Challenge: Reproduce each line from the first in the data through the line that contains "# half a turn" exactly; give nothing else.
* * * * * * * * *
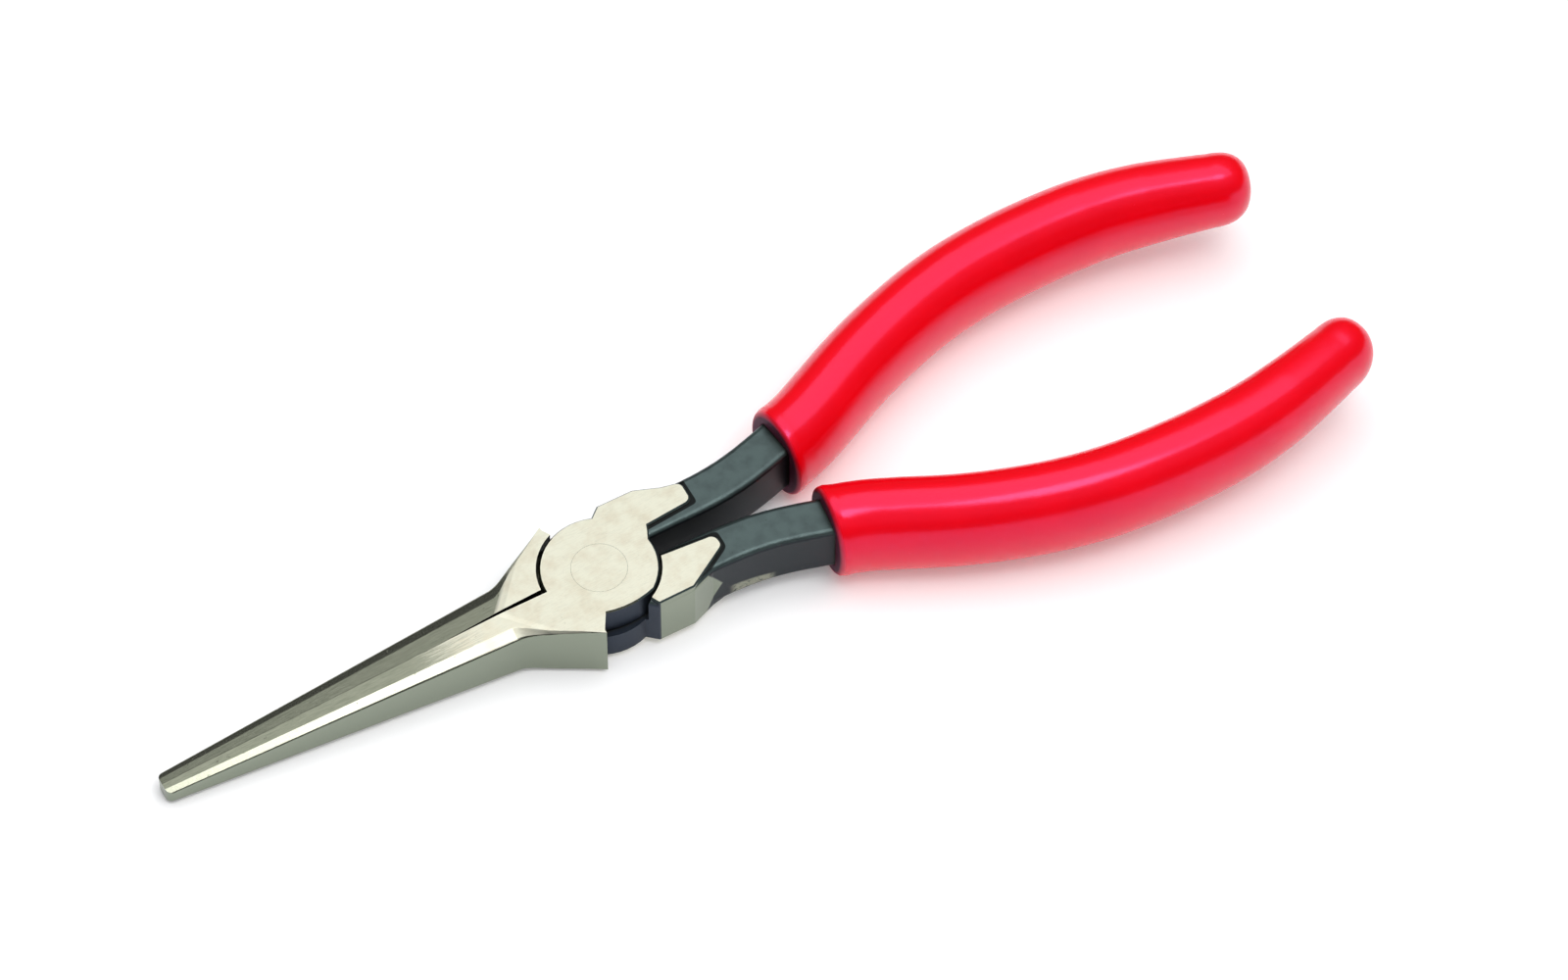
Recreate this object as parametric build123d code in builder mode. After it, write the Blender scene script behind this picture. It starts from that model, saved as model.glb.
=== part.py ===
from build123d import *
from math import cos, hypot, radians, sin
import os

# Long-nose pliers with a riveted lap joint, drawn closed.
#
# X runs along the tool, with the nose towards -X and the handles towards +X. Z is the rivet's
# axis. The origin is on that axis, at the underside of the head, and lengths are millimetres.
#
# The two forged halves have one shape. The upper half carries the lap disc that lies on top, its
# jaw is on the -Y side and its handle on the +Y side. The lower half is the same forging given
# half a turn about the long axis through the middle of the head.

# Head and lap joint
HEAD_THICKNESS = 10.5
MID = HEAD_THICKNESS / 2
LAP_GAP = 0.05
DISC_RADIUS = 9.15
RECESS_RADIUS = 9.6
NOTCH_FLAT_RADIUS = 14
NOTCH_FLAT_CENTRE = (0.8, 5.9)
EDGE_BREAK = 0.25

# Rivet, countersunk and ground flush at both ends
RIVET_RADIUS = 3.0
RIVET_HEAD_RADIUS = 4.3
RIVET_HEAD_DEPTH = 1.3
RUNNING_CLEARANCE = 0.04

# Jaw
TIP_X = -73.9
TIP_HALF_WIDTH = 2.0
NOSE_WIDTH_SLOPE = 0.0515
SHOULDER_X = -5.4
SHOULDER_HALF_WIDTH = 10.2
SHOULDER_SLOPE = 0.53
NECK_SOFTNESS = 0.3
NOSE_START_X = -16.5
NOSE_HEIGHT_SLOPE = 0.0647
NOSE_CROSS_SLOPE = 0.056
SEAM_GAP = 0.06
TIP_CORNER = 1.3
# Cross-sections: x, width and drop of the bevel, radius of its two edges
NOSE_STATIONS = [(TIP_X, 1.0, 0.4, 0.3), (NOSE_START_X, 2.0, 0.85, 0.6)]
SHOULDER_STATIONS = [
    (NOSE_START_X, 2.0, 0.85, 0.6),
    (-14.5, 1.4, 0.65, 0.45),
    (-12.5, 0.8, 0.45, 0.3),
    (-10, 0.5, 0.32, 0.2),
    (-7, 0.4, 0.28, 0.15),
    (-2, 0.35, 0.25, 0.12),
]
JAW_END = [(-2.0, -5.5), (-3.0, -7.65), (-4.5, -10.2)]
# The outline that rounds the tip leaves the nose's wall from the corner on, and ends out here
TIP_OUTLINE_LENGTH = 20
TIP_OUTLINE_SPLAY = 0.3
OUTSIDE_Y = -14

# Relief beside the seam, cut in the ear that lies beside the other half's lap
EAR_RELIEF = 0.8
EAR_RELIEF_START_X = -27
EAR_RELIEF_FULL_X = -9

# Gripping serrations, which stop short of the outside faces
GROOVE_PITCH = 1.25
GROOVE_DEPTH = 0.4
GROOVE_HALF_WIDTH = 0.5
GROOVE_MARGIN = 0.9
GROOVE_COUNT = 27
FIRST_GROOVE_X = TIP_X + 1.5 * GROOVE_PITCH

# Handle: the tang's centre line, and the sleeve's, share the bend
TANG_HALF_WIDTH = 3.4
TANG_THICKNESS = 9.6
TANG_EDGE = 0.9
BEND = [(41.4, 10.3), (51.7, 15.1), (62, 19.1), (72.4, 21.9), (87.9, 23.35), (103.4, 22.4)]
TANG_LINE = [(12, 5.1), (18.5, 5.05), (24.8, 5.55), (33.8, 7.75)] + BEND + [(116, 19.5)]
GRIP_LINE = [(32, 7.2)] + BEND + [(119.2, 18.5)]
NECK_BLOCK = [(2.6, 8.0), (4.9, 10.0), (11.0, 10.0), (15.0, 8.45), (19, 8.4), (19, 1.7), (7, 1.5)]

# Raised ground faces: one on the side of the half's own lap disc, one on the recess side
DISC_SIDE_PAD = [
    (0, 0), (2.6, 8.0), (4.9, 10.0), (11.0, 10.0), (15.0, 8.45),
    (18.3, 7.7), (18.2, 3.95), (10.1, 3.25), (9.7, 2.2), (8.9, 0.5), (7, 0),
]
RECESS_SIDE_PAD = [(3, 6), (4.9, 10.0), (11.0, 9.9), (18.4, 5.4), (18.2, 3.05), (8, 2.3)]
PAD_CORNER = 1.3

# Grip sleeve: half-widths and half-heights of its oval section, evenly spaced along its line
GRIP_HALF_WIDTHS = [6.3, 6.3, 6.25, 6.2, 6.2, 6.2, 6.1, 5.8, 5.2]
GRIP_HALF_HEIGHTS = [8.2, 8.25, 8.35, 8.45, 8.5, 8.4, 8.2, 7.7, 6.8]
GRIP_CAP_LENGTH = 6.5
GRIP_RIM_X = 35.8
GRIP_RIM_TURN = 7
GRIP_RIM_ROUND = 0.7

LONG_AXIS = Axis((0, 0, MID), (1, 0, 0))


def jaw_half_width(x):
    """Outer wall of the jaw: the tapering nose runs smoothly into the slanting shoulder."""
    nose = TIP_HALF_WIDTH + NOSE_WIDTH_SLOPE * (x - TIP_X)
    shoulder = SHOULDER_HALF_WIDTH + SHOULDER_SLOPE * (x - SHOULDER_X)
    return (nose + shoulder) / 2 + hypot((nose - shoulder) / 2, NECK_SOFTNESS)


def jaw_half_height(x):
    """Height of the nose above the middle plane, at the seam."""
    return MID + NOSE_HEIGHT_SLOPE * (x - NOSE_START_X)


def jaw_section(x, bevel_width, bevel_drop, edge_radius):
    """Sketch one cross-section of the jaw, with its two outer corners bevelled."""
    seam = -SEAM_GAP / 2
    wall = -jaw_half_width(x)
    bevel = wall + bevel_width
    top = jaw_half_height(x)
    bevel_top = top + NOSE_CROSS_SLOPE * bevel
    wall_top = bevel_top - bevel_drop
    with BuildSketch(Plane.YZ.offset(x)) as section:
        with BuildLine():
            Polyline(
                (seam, MID - top), (seam, MID + top), (bevel, MID + bevel_top),
                (wall, MID + wall_top), (wall, MID - wall_top), (bevel, MID - bevel_top),
                close=True,
            )
        make_face()
        outer_corners = section.vertices().sort_by(Axis.X)[:4]
        fillet(outer_corners, edge_radius)
    return section.sketch


def jaw():
    """The nose and the shoulder it grows from, cut to the thickness of the head."""
    outline_x = TIP_X + TIP_OUTLINE_LENGTH
    outline_y = -TIP_HALF_WIDTH - TIP_OUTLINE_LENGTH * NOSE_WIDTH_SLOPE - TIP_OUTLINE_SPLAY
    with BuildPart() as blank:
        loft(sections=[jaw_section(*station) for station in NOSE_STATIONS], ruled=True)
        loft(sections=[jaw_section(*station) for station in SHOULDER_STATIONS])
        with BuildSketch(Plane.XY) as plan:
            with BuildLine():
                Polyline(
                    (TIP_X, 0), (TIP_X, -TIP_HALF_WIDTH), (outline_x, outline_y), (outline_x, OUTSIDE_Y),
                    (JAW_END[-1][0], OUTSIDE_Y), *reversed(JAW_END), (0, 0), close=True,
                )
            make_face()
            tip_corner = plan.vertices().group_by(Axis.X)[0].sort_by(Axis.Y)[0]
            fillet(tip_corner, TIP_CORNER)
        extrude(amount=HEAD_THICKNESS, mode=Mode.INTERSECT)
        with BuildSketch(Plane.XY):
            with BuildLine():
                Polyline(
                    (EAR_RELIEF_START_X, 0), (EAR_RELIEF_FULL_X, -EAR_RELIEF), (0, -EAR_RELIEF), (0, 0),
                    close=True,
                )
            make_face()
        extrude(amount=MID, mode=Mode.SUBTRACT)
        for index in range(GROOVE_COUNT):
            x = FIRST_GROOVE_X + index * GROOVE_PITCH
            half_length = jaw_half_height(x) - GROOVE_MARGIN
            with BuildSketch(Plane.XY.offset(MID)):
                with BuildLine():
                    Polyline(
                        (x - GROOVE_HALF_WIDTH, 0), (x + GROOVE_HALF_WIDTH, 0), (x, -GROOVE_DEPTH),
                        close=True,
                    )
                make_face()
            extrude(amount=half_length, both=True, mode=Mode.SUBTRACT)
    return blank.part


def lap_disc():
    """The round lap, flattened where the notch below the jaw shows its edge."""
    with BuildPart() as disc:
        with BuildSketch(Plane.XY.offset(MID + LAP_GAP / 2)):
            Circle(DISC_RADIUS)
            with Locations(NOTCH_FLAT_CENTRE):
                Circle(NOTCH_FLAT_RADIUS, mode=Mode.INTERSECT)
        extrude(amount=MID - LAP_GAP / 2)
        chamfer(disc.faces().sort_by(Axis.Z)[-1].edges(), EDGE_BREAK)
    return disc.part


def ground_pad(outline, start, height, rounded):
    """A raised face of the head, with its free corners rounded."""
    with BuildPart() as pad:
        with BuildSketch(Plane.XY.offset(start)) as plan:
            with BuildLine():
                Polyline(*outline, close=True)
            make_face()
            fillet(plan.vertices().sort_by(Axis.X)[-2:], rounded)
        extrude(amount=height)
        chamfer(pad.faces().sort_by(Axis.Z)[-1 if start > 0 else 0].edges(), EDGE_BREAK)
    return pad.part


def tang():
    """The handle bar that the sleeve covers, with the neck that joins it to the head."""
    with BuildPart() as bar:
        with BuildSketch(Plane.XY.offset(MID - TANG_THICKNESS / 2)):
            with BuildLine():
                Polyline(*NECK_BLOCK, close=True)
            make_face()
        extrude(amount=TANG_THICKNESS)
        long_edges = bar.edges().group_by(Axis.Z)
        fillet(long_edges[0] + long_edges[-1], TANG_EDGE)
        with BuildLine() as line:
            Spline(*[(x, y, MID) for x, y in TANG_LINE])
        with BuildSketch(Plane(line.line @ 0, x_dir=(0, 1, 0), z_dir=line.line % 0)):
            RectangleRounded(2 * TANG_HALF_WIDTH, TANG_THICKNESS, TANG_EDGE)
        sweep(path=line.line)
    return bar.part


def rivet_shape(clearance):
    """The rivet, or with a clearance the hole that it turns in."""
    shank = RIVET_RADIUS + clearance
    head = RIVET_HEAD_RADIUS + clearance
    with BuildPart() as shape:
        with BuildSketch(Plane.XZ):
            with BuildLine():
                Polyline(
                    (0, 0), (head, 0), (shank, RIVET_HEAD_DEPTH),
                    (shank, HEAD_THICKNESS - RIVET_HEAD_DEPTH), (head, HEAD_THICKNESS),
                    (0, HEAD_THICKNESS), close=True,
                )
            make_face()
        revolve(axis=Axis.Z)
    return shape.part


def forged_half(rivet_clearance):
    """One forging: jaw, lap disc, raised faces, tang, the recess for the other disc and the bore."""
    with BuildPart() as half:
        add(tang())
        add(ground_pad(RECESS_SIDE_PAD, 0, MID, PAD_CORNER))
        add(jaw())
        with Locations((0, 0, MID + LAP_GAP / 2)):
            Cylinder(
                RECESS_RADIUS, 2 * HEAD_THICKNESS, align=(Align.CENTER, Align.CENTER, Align.MAX),
                mode=Mode.SUBTRACT,
            )
        add(lap_disc())
        add(ground_pad(DISC_SIDE_PAD, MID + LAP_GAP / 2, MID - LAP_GAP / 2, PAD_CORNER))
        add(rivet_shape(rivet_clearance), mode=Mode.SUBTRACT)
    return half.part


def grip_section(place, half_width, half_height):
    """One oval section of the sleeve."""
    with BuildSketch(place) as section:
        Ellipse(half_height, half_width)
    return section.sketch


def sleeve():
    """The grip: an oval sleeve, domed at its far end, that fills out round the tang."""
    rim = Plane(
        (GRIP_RIM_X, 0, MID),
        z_dir=(cos(radians(GRIP_RIM_TURN)), sin(radians(GRIP_RIM_TURN)), 0),
    )
    with BuildPart() as grip:
        with BuildLine() as line:
            Spline(*[(x, y, MID) for x, y in GRIP_LINE])
        curve = line.line
        sections = []
        for index, (half_width, half_height) in enumerate(zip(GRIP_HALF_WIDTHS, GRIP_HALF_HEIGHTS)):
            t = index / (len(GRIP_HALF_WIDTHS) - 1)
            place = Plane(curve @ t, x_dir=(0, 0, 1), z_dir=curve % t)
            sections.append(grip_section(place, half_width, half_height))
        loft(sections=sections)
        split(bisect_by=rim, keep=Keep.TOP)
        fillet(grip.edges().sort_by(Axis.X)[0], GRIP_RIM_ROUND)
        dome = scale(
            Sphere(1, mode=Mode.PRIVATE),
            by=(GRIP_CAP_LENGTH, GRIP_HALF_WIDTHS[-1], GRIP_HALF_HEIGHTS[-1]), mode=Mode.PRIVATE,
        )
        add(dome.moved(Plane(curve @ 1, x_dir=curve % 1, z_dir=(0, 0, 1)).location))
        add(tang(), mode=Mode.SUBTRACT)
    return grip.part


with BuildPart() as upper_half:
    add(forged_half(RUNNING_CLEARANCE))
upper_half.part.label = "upper_half"

with BuildPart() as lower_half:
    add(forged_half(0).rotate(LONG_AXIS, 180))
lower_half.part.label = "lower_half"

with BuildPart() as rivet:
    add(rivet_shape(0))
rivet.part.label = "rivet"

with BuildPart() as upper_grip:
    add(sleeve())
upper_grip.part.label = "upper_grip"

with BuildPart() as lower_grip:
    add(sleeve().rotate(LONG_AXIS, 180))
lower_grip.part.label = "lower_grip"

os.makedirs("parts", exist_ok=True)
for piece in (upper_half, lower_half, rivet, upper_grip, lower_grip):
    export_step(piece.part, f"parts/{piece.part.label}.step")
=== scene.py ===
from math import atan2, cos, pi, radians, sin
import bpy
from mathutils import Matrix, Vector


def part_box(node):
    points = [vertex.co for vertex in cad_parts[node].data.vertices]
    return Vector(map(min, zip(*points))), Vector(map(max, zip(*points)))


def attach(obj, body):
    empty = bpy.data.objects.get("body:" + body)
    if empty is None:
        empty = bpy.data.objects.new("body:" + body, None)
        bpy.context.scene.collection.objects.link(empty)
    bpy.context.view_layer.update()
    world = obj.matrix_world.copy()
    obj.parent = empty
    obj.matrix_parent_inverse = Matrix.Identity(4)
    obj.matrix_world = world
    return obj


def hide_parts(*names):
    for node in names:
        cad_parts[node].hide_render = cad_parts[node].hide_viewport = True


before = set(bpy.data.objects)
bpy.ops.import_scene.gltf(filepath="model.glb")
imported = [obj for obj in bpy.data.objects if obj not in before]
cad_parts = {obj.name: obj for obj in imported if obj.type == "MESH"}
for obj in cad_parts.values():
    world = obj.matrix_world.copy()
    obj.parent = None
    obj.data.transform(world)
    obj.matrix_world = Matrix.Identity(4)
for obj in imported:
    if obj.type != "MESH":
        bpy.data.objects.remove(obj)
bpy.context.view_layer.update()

from types import SimpleNamespace

import bpy
import numpy as np
from mathutils import Matrix, Vector

MM = 0.001
HEAD_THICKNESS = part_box("rivet")[1].z / MM
MID = HEAD_THICKNESS / 2

# Each half's own coordinates, in mm: the lower half is the upper one turned about the long axis
HALF_TURN = {"upper": (1, 1, 1), "lower": (1, -1, -1)}
HALF_SHIFT = {"upper": (0, 0, 0), "lower": (0, 0, HEAD_THICKNESS)}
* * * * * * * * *
Solution to the exercise:
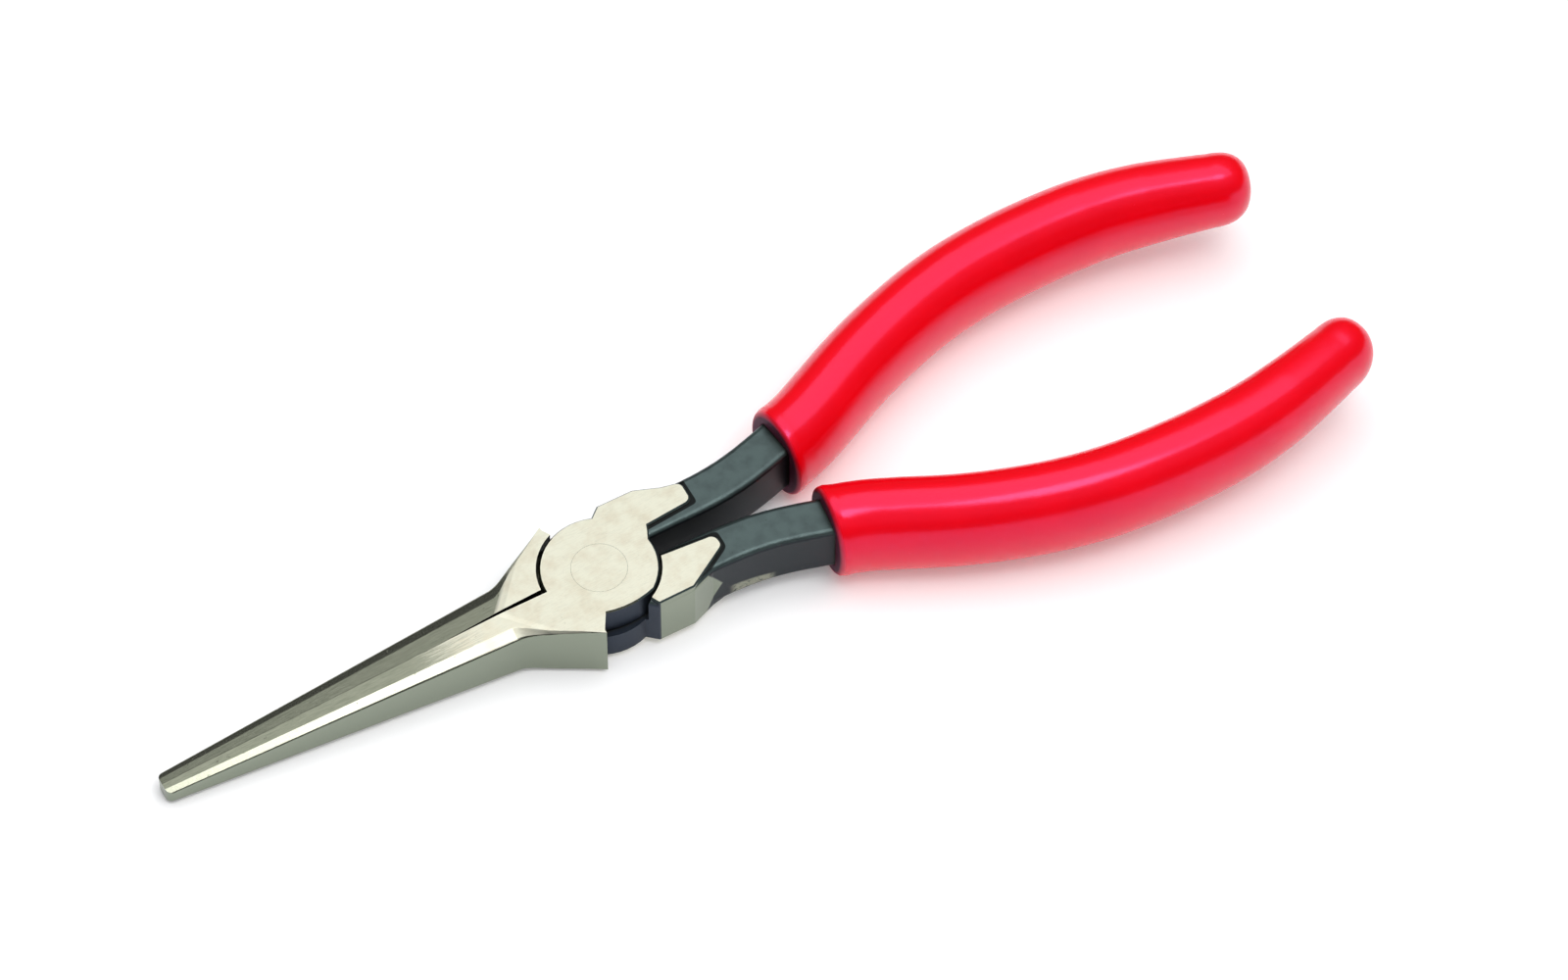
Recreate this object as parametric build123d code in builder mode. After it, write the Blender scene script behind this picture. It starts from that model, saved as model.glb.
=== part.py ===
from build123d import *
from math import cos, hypot, radians, sin
import os

# Long-nose pliers with a riveted lap joint, drawn closed.
#
# X runs along the tool, with the nose towards -X and the handles towards +X. Z is the rivet's
# axis. The origin is on that axis, at the underside of the head, and lengths are millimetres.
#
# The two forged halves have one shape. The upper half carries the lap disc that lies on top, its
# jaw is on the -Y side and its handle on the +Y side. The lower half is the same forging given
# half a turn about the long axis through the middle of the head.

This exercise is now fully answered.